I’m re-reading AM’s Michael Tolliver Lives [for the 4?th/5?th time]. At that point where MT faces his cranky older bro over an airport table. I too have a cranky older bro, who, as a Piscean, has seemed to live a death wish on motor bikes. After the umpteenth crash he has spent years on prescribed opiates for the pain. The fucker even tried to get me to ride pillion when we were late teens, on a race track. That’s high speed on concrete, me a foot off the ground, level with it. Thank you, NO.
And let’s get something off our collective chests. Sydney & Melbourne are two love children today; an unnatural peace hangs in the air, we’ve had a Labour Day long weekend, everybody got drunk yesterday recovering from the sports insanity of them winning a grand final at our sport in our city, and us winning one at theirs in theirs. Lovey, lovey. The twin darkness underlying the above is Melbourne is undergoing the wake following the discovery of a sweet young woman raped and murdered, while here we have a bloated bad old gay radio shock jock telling Aussieland that our Prime Minister Julia Gillard’s recently deceased dad died of shame at the lies she told in parliament.
The political truth of that last shocker was she is heading a minority government, always characterised by last minute deals and brinkmanship, pain and uncertainty for ALL concerned.

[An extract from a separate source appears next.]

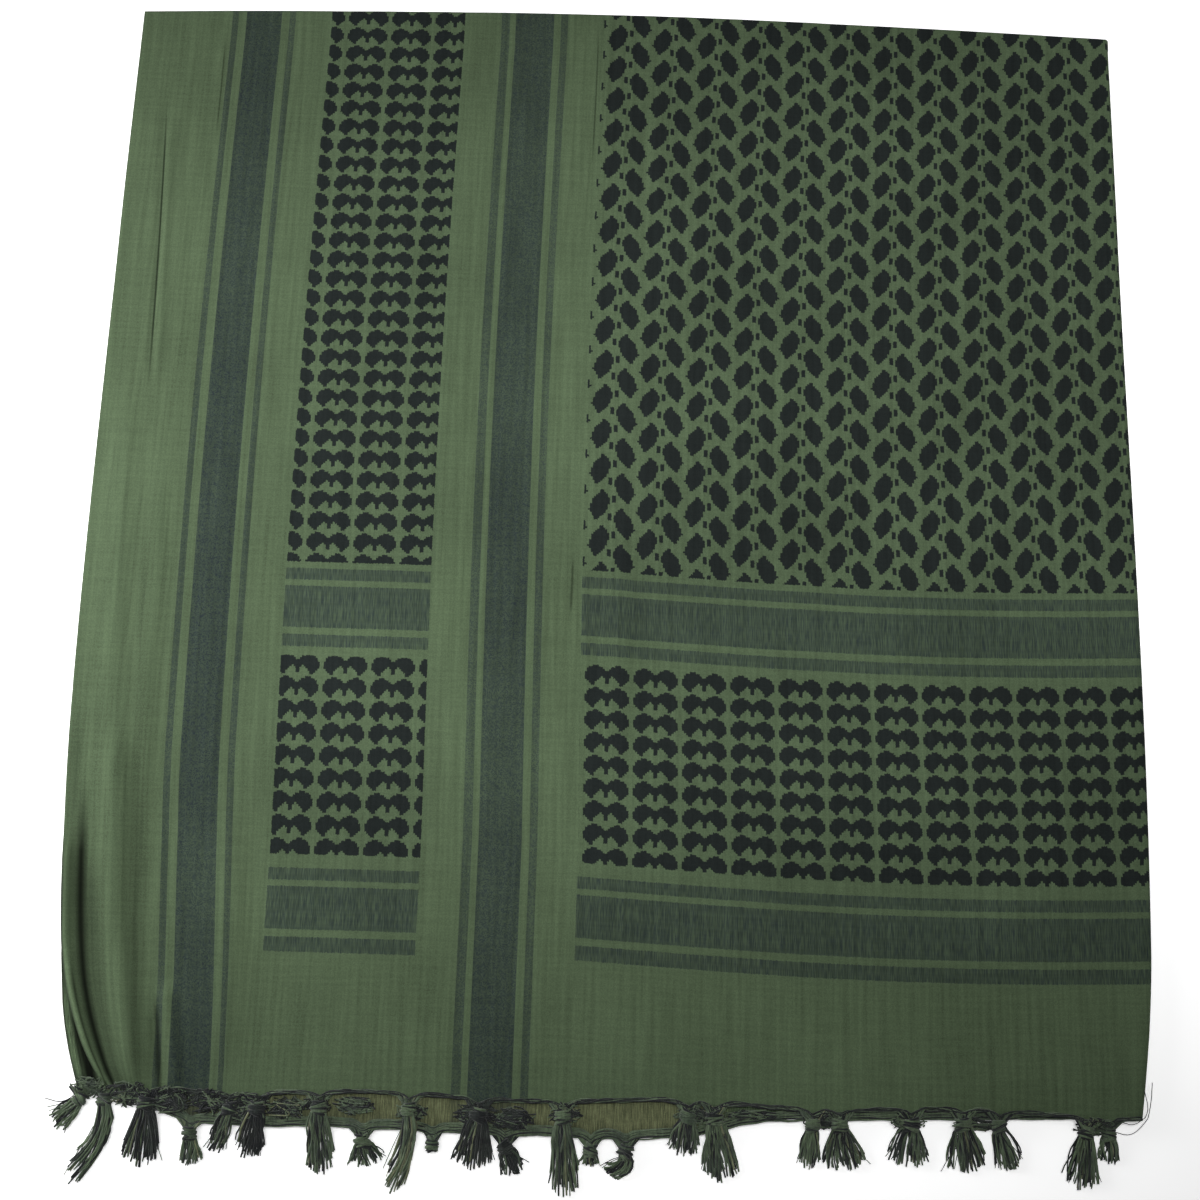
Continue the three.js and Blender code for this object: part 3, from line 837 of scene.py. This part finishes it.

Our weekend paper the Sydney Morning Herald, in an atmosphere of shock that old man Alan Jones could be so insensitive, nevertheless printed a MALE reader’s letter that argued women should not succeed in business because they consult horoscopes. I mention this because of my reference to Pisces in a previous para. News24 months ago ran the fab line: IS MY STAR SIGN MAKING ME FAT? But let’s straighten that one OUT. All the gr8 civilisations have run divinations based on astrology: Chaldean, Egyptian, Hindu, Chinese, Graeco-Roman, Medieval Europe. Yes, it can dwindle to a base, absurd level; it can also be a profound meditation on cosmic forces. For me, it offers insights into what constitutes personality rather than: will I win Lotto tonight? I hope the SMH ran that letter in a spirit of sarcasm. By the by, Pisceans, or at least some of them, seem to live a death wish: don’t want to live this current life span, let’s get it over with, push some boundaries.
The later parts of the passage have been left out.